Quaerenti et tectis urbis sine fine furenti
infelix simulacrum atque ipsius umbra Creusae
uisa mihi ante oculos et nota maior imago.
Ici je ne sais quelle divinité malveillante égare mon esprit troublé : car tandis qu’en courant je m’engage en des chemins détournés et m’écarte du sens habituel, hélas ! ma femme Créuse me fut ravie, soit qu’elle s’arrêtât par suite d’un malheureux destin, soit qu’elle se trompât de route, ou qu’elle succombât à la fatigue, je l’ignore ; mais depuis elle ne reparut plus à nos yeux. Et je ne m’aperçus de sa perte et ne songeai à elle que lorsque nous fûmes arrivés sur le tertre et la demeure sacrée de Cérès ; là seulement lorsque nous fûmes tous réunis, elle seule manquait et avait disparu à l’insu de ses compagnons, de son fils et de son époux. Qui dans mon égarement n’accusai-je pas des hommes et des dieux, et que vis-je de plus cruel dans la ville en ruine ? Je recommande à mes compagnons Ascagne, mon père Anchise et les Pénates troyennes et je les cache au creux d’un vallon ; moi-même je regagne la ville et me ceins de mes armes étincelantes. Je suis décidé à tout affronter de nouveau, à revenir à travers Troie toute entière et à exposer de nouveau ma tête aux dangers. D’abord je regagne les murs et le seuil obscur de la porte, par où j’étais sorti, je suis avec soin mes traces à travers la nuit et je regarde de tous côtés. Partout l’horreur dans mon âme, en même temps que le silence lui-même m’épouvante. Puis je retourne à la maison, si par hasard, par hasard elle y avait porté ses pas : les Danaens s’y étaient rués, et occupaient le palais tout entier. Déjà le feu dévorant, attisé par le vent, tourbillonne jusqu’au faîte ; les flammes dépassent le toit, l’incendie flambe jusque dans les airs. J’avance et je revois la citadelle et la demeure de Priam. Et déjà sous les portiques vides dans l’asile de Junon Phénix et le cruel Ulysse, gardiens choisis, surveillaient le butin. Là sont entassés les trésors arrachés de toutes parts aux temples en flammes, et les tables des dieux, les cratères d’or massif, et les vêtements des prisonniers ; en longue file se tiennent à l’entour des enfants et des mères tremblantes. Osant même jeter ma voix à travers l’ombre, j’ai rempli de mes cris les rues, et accablé, gémissant en vain, j’ai appelé Créuse encore et encore. Tandis que je la cherchais, éperdu, sans fin parmi les toits de la ville, un malheureux fantôme et l’ombre de Créuse elle-même apparut devant mes yeux, une image plus grande que d’ordinaire.

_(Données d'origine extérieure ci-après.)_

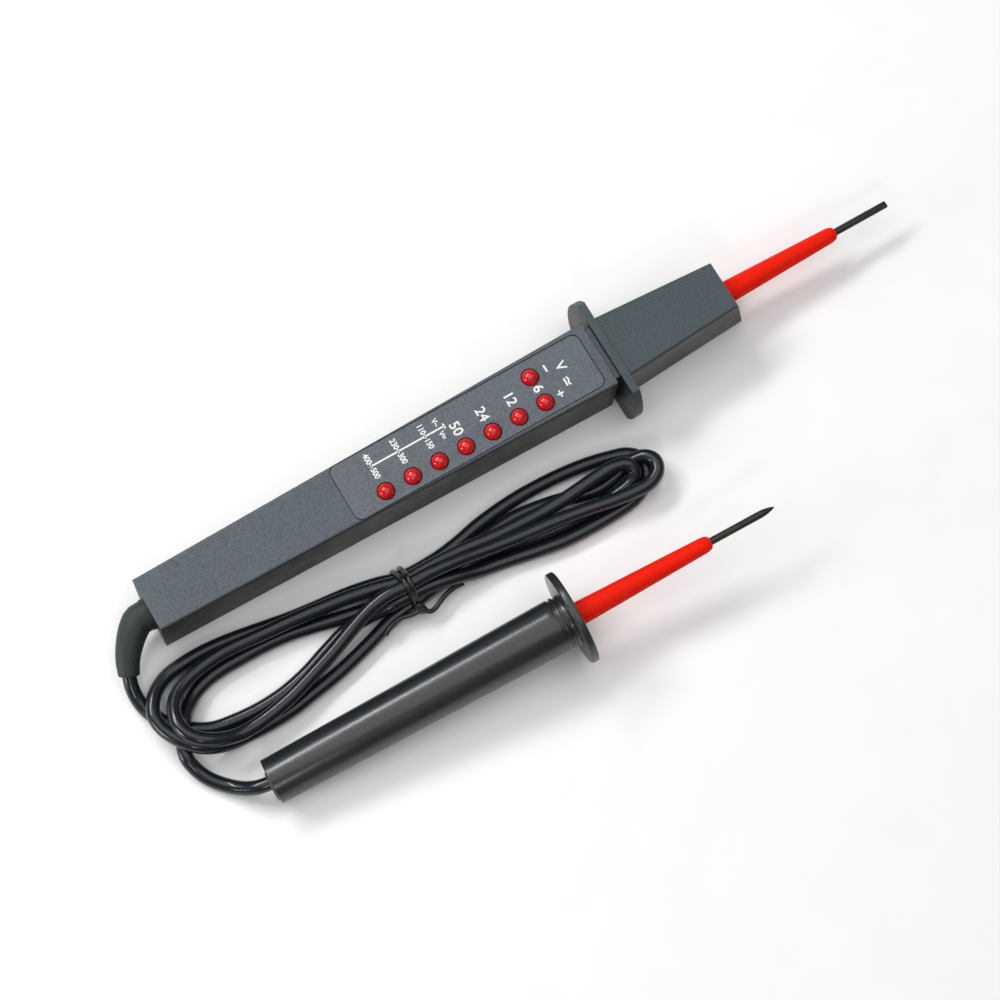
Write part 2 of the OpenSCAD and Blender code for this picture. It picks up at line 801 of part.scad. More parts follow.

C’est le moment où Énée revoit la chute de Troie : mélange des thèmes sentimentaux et épiques. Le héros vit un moment tragique, marqué par l’incertitude et la culpabilité rétro-active.
La précision sur Cérès n’est pas vaine : c’est ici qu’il l’a perdue. Il se comporte alors en chef consciencieux, rassemblant tout son monde. Son désarroi s’exprime discrètement v. 745-746.
Épaisseur du temps : résurrection de Troie en flammes, avec des notations précises retraçant sa quête anxieuse : lourdeur de la syntaxe, refus du pittoresque : seulement « horror » et « silentia » : le spectacle est vu à travers l’esprit d’Énée.
Le feu est décrit comme un liquide, avec un vocabulaire marin : c’est la seule image du texte.
C’est aussi le début de la nouvelle histoire d’ Énée : un adieu au passé, habilement placé au début de l’épopée. Contrairement à Achille qui n’était que le guerrier de l’Iliade, Énée est humain, alourdi par tout un poids de passé. La perte de sa femme est associée à celle de la ville.
Il raconte cette histoire à Didon : cela préfigure un autre abandon, celui du livre IV. Ici Énée rejette son passé, renonce à sa vie personnelle : il se tourne tout entier vers sa mission.